Very few people doing plots around my immediate area, but everyone has a field or 2 of what they call “Horse Hay”. The sell the heck out of the stuff up there on multi year contracts for excellent money. I don’t know much about it yet but my fields have it and last summer I had 4 or 5 doe/fawn groups that used the heck out of it all summer. The main competition by far is corn piles. Both baiting and feeding. It’s year round (legal or not) and pretty big business.

The best non-native food in my area is a couple of corn fields a mile or so away. I also have a couple of recent smaller Popple regeneration clear cuts within about 1/2 mile on neighbors land.

Someone asked if I liked doing food plot (habitat) work. The answer is that this is what we have been looking forward to and saving for 75% of our working lives. I’ve done food plots with my own money on a buddies land for the last 12 years.

Yup I enjoy it..
 
Hi all,

literally the second post of my life on a chat forum, so here goes....

In the pathetic year of 2020, I know for sure at least one good thing happened. My wife and I bought the property on which we hope to live out the rest of our days.....starting in about 3 years.

The property is just under 300 acres heavily wooded with about 25 acres on the dead center of it being a beautiful, and very productive, Y shaped existing agricultural field (hay). I plan to convert 4 “corners” of that field into perennial plots this spring and early summer.....and then parts of them into annuals later in the year. Total will be about 6 acres. Soil testing is done, and I’ve already contracted with the local co-op to deliver and spread a 10 ton buggy this spring with the soil amendments I’ll need for clover. (Yikes, btw, that left a bit of a mark for a first timer$)

I also bought a new JD4066R with all the functionality I’ll need For what I’m about to embark on. Truth is, my main experience on tractors to now has been on machines literally as old as I am...and older. I’ve done lots of habitat work over the past 12 years on a friends farm, but most of the food plot work has been with ATV implements. I guess i also have to say I’m in my mid 50’s since I was dumb enough to mention it above!

I‘m in the market right now for my food plot “starter kit” for the new tractor. Today, other than the FEL on my tractor, a set of pallet forks, and a carry-all I made myself, I have precisely zero equipment for making food plots. I’m looking for advice on how to best spend some money wisely to get a real good start on my 6 acres with another 20 acres to “grow” in the future If I so choose. One limiting factor for about the next 3 years is that the property is about a 3 hour drive, one way, and I have one building on the property. An old 30x40 dry tin shed with a new cement floor I put in last fall as the snow flew.

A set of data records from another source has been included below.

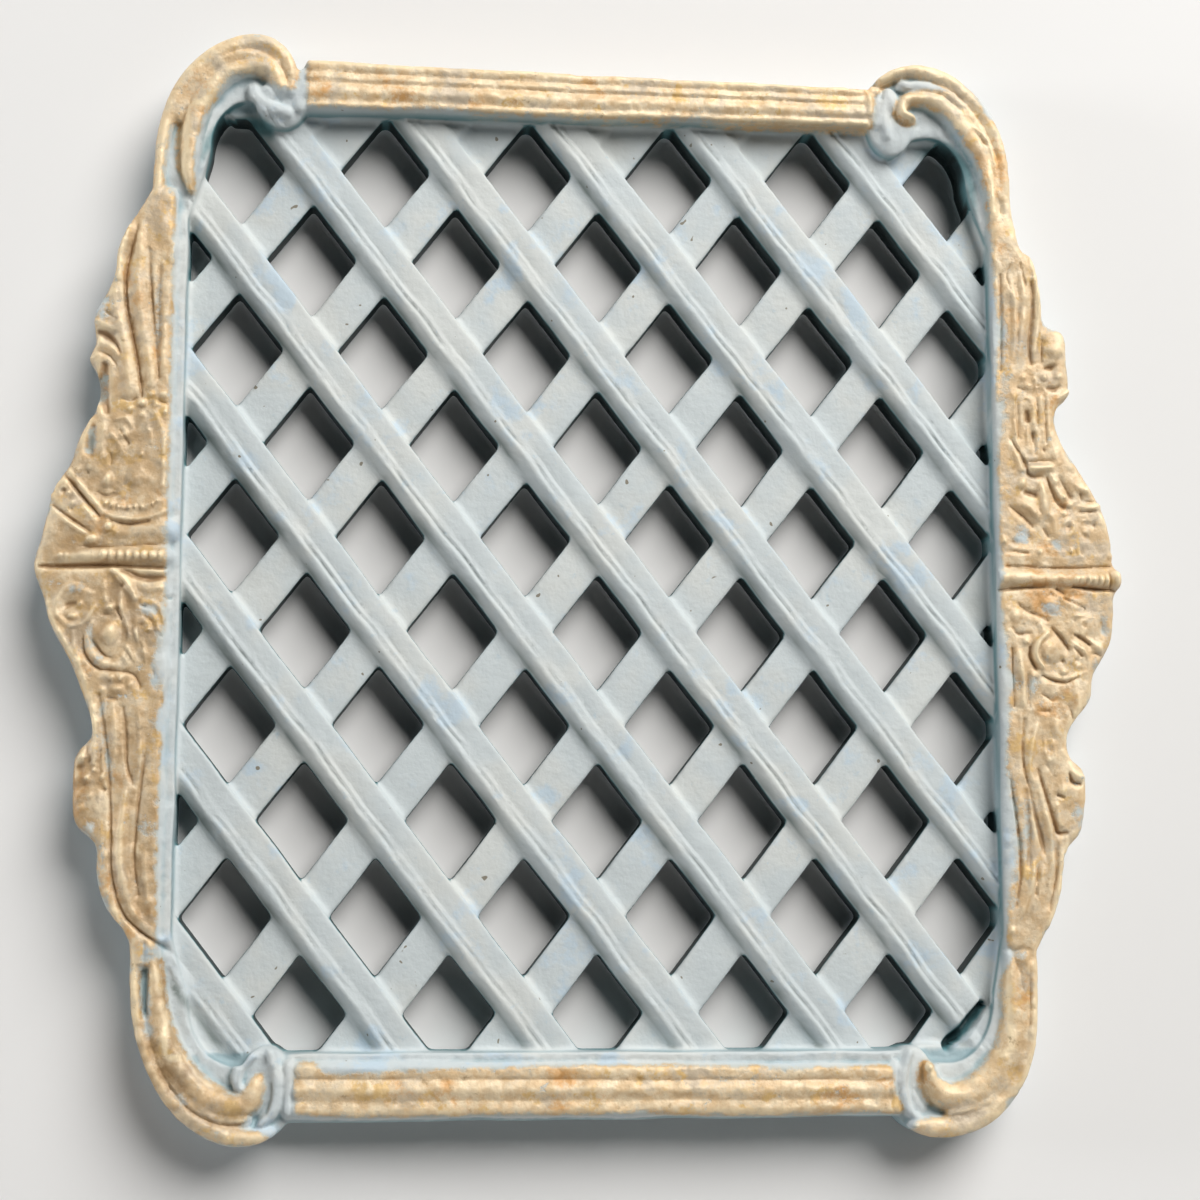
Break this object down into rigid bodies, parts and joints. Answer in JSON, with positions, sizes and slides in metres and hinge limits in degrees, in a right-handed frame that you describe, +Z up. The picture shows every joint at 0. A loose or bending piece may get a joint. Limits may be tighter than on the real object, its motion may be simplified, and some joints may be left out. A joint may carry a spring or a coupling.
{
  "type": "wall grille panel",
  "caption": "Rectangular wall grille: a raised diamond lattice in a gilt moulded frame with scrolled corners and shell and leaf ornaments at the middle of each side.",
  "frame": {"origin": "the flat back, at the lattice crossing above the middle opening, where the panel rests against the wall", "axes": "+Y points back into the wall, out of the flat back face; the carved front faces -Y; +Z is up and +X is to the viewer's right"},
  "size_m": [0.2606, 0.0176, 0.2655],
  "materials": {
    "painted_and_gilded": "matt pale blue-grey paint on cast plaster, with worn gold leaf on the frame"
  },
  "bodies": {
    "root": {"grille": "painted_and_gilded"}
  },
  "joints": []
}
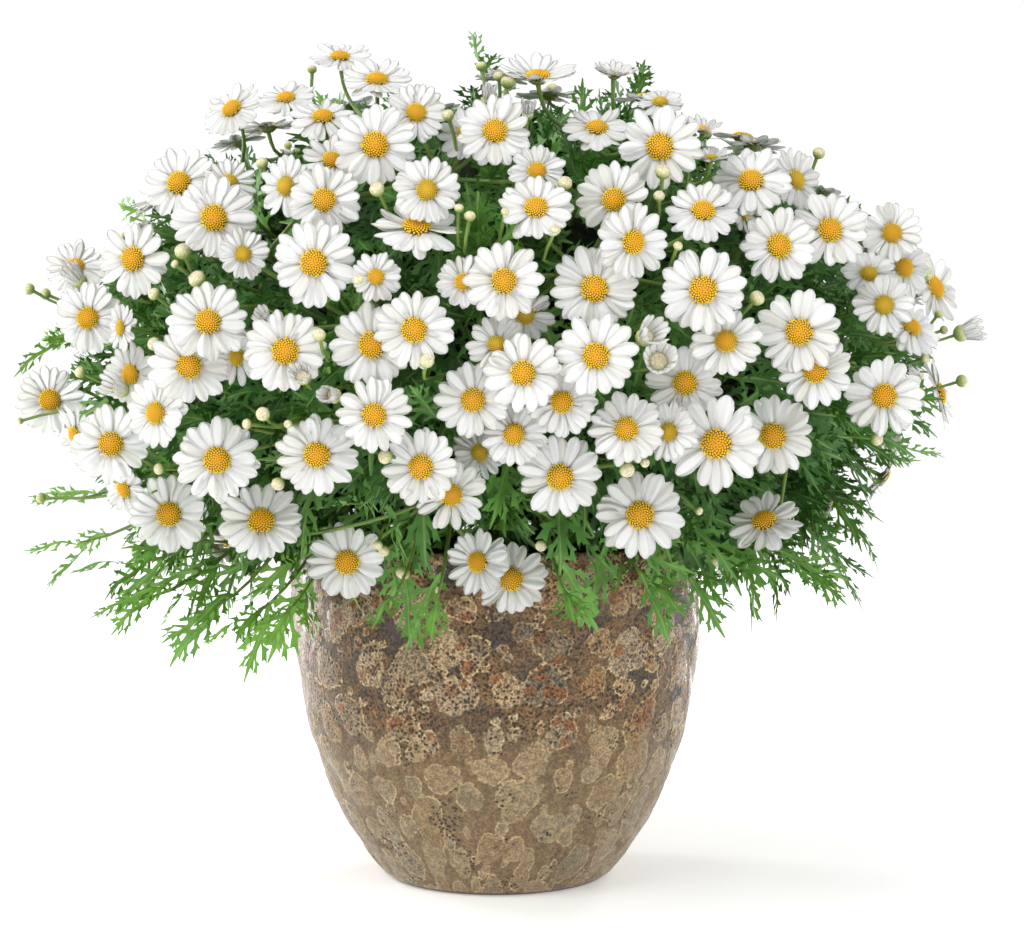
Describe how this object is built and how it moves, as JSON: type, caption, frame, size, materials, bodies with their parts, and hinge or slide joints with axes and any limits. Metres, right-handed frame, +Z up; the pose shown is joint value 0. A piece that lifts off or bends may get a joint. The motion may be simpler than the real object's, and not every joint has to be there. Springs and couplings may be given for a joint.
{
  "type": "potted marguerite daisy",
  "caption": "Full round marguerite daisy bush with white blooms and cut green leaves, growing in a bellied glazed stoneware pot that stands on its flat foot.",
  "frame": {"origin": "centre of the pot's flat foot, on the surface that the pot stands on", "axes": "+Z up along the pot's axis, -Y towards the side that the reference picture shows, +X to that view's right"},
  "size_m": [0.6126, 0.5827, 0.5378],
  "materials": {
    "pot_glaze": "gloss",
    "potting_soil": "matte",
    "bark": "matte",
    "leaf": "satin",
    "bloom": "matte"
  },
  "bodies": {
    "root": {"pot": "pot_glaze", "soil": "potting_soil", "woody_stem": "bark", "foliage": "leaf", "bloom_spray_01": "bloom", "bloom_spray_02": "bloom", "bloom_spray_03": "bloom", "bloom_spray_04": "bloom", "bloom_spray_05": "bloom", "bloom_spray_06": "bloom", "bloom_spray_07": "bloom", "bloom_spray_08": "bloom", "bloom_spray_09": "bloom", "bloom_spray_10": "bloom", "bloom_spray_11": "bloom", "bloom_spray_12": "bloom", "bloom_spray_13": "bloom", "bloom_spray_14": "bloom", "bloom_spray_15": "bloom", "bloom_spray_16": "bloom", "bloom_spray_17": "bloom", "bloom_spray_18": "bloom", "bloom_spray_19": "bloom", "bloom_spray_20": "bloom", "bloom_spray_21": "bloom", "bloom_spray_22": "bloom", "bloom_spray_23": "bloom", "bloom_spray_24": "bloom", "bloom_spray_25": "bloom", "bloom_spray_26": "bloom", "bloom_spray_27": "bloom", "bloom_spray_28": "bloom", "bloom_spray_29": "bloom", "bloom_spray_30": "bloom", "bloom_spray_31": "bloom", "bloom_spray_32": "bloom", "bloom_spray_33": "bloom", "bloom_spray_34": "bloom", "bloom_spray_35": "bloom", "bloom_spray_36": "bloom", "bloom_spray_37": "bloom", "bloom_spray_38": "bloom", "bloom_spray_39": "bloom", "bloom_spray_40": "bloom", "bloom_spray_41": "bloom", "bloom_spray_42": "bloom", "bloom_spray_43": "bloom", "bloom_spray_44": "bloom", "bloom_spray_45": "bloom", "bloom_spray_46": "bloom", "bloom_spray_47": "bloom", "bloom_spray_48": "bloom", "bloom_spray_49": "bloom", "bloom_spray_50": "bloom", "bloom_spray_51": "bloom", "bloom_spray_52": "bloom"}
  },
  "joints": []
}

I have 2 schools of thought on implements right now. The first is to buy separate tools. I know for sure I need a rotary cutter, so that’s a given. I also know I’ll need a sprayer and I’m sticking with my ATV and 10’ boom for now. That leaves me with needing “primary” tillage (leaning toward a 6’ disc), for sure a damn good cultipacker, and a way to plant. I suppose I could walk it with a bag spreader to start, but my ultimate goal is to have something more precise and versatile.

The other option, is to go with a multi-use implement for better use of time, But obviously more $. Firminator or Woods maybe? Not sure I, or my tractor, can swing a true no-till. These option and others similar include a much better seeder than a solo spinner.....so I understand they are going to cost more.

So, anybody do it one way and wish they’d done it the other? All advice is welcome.....and free here by all accounts!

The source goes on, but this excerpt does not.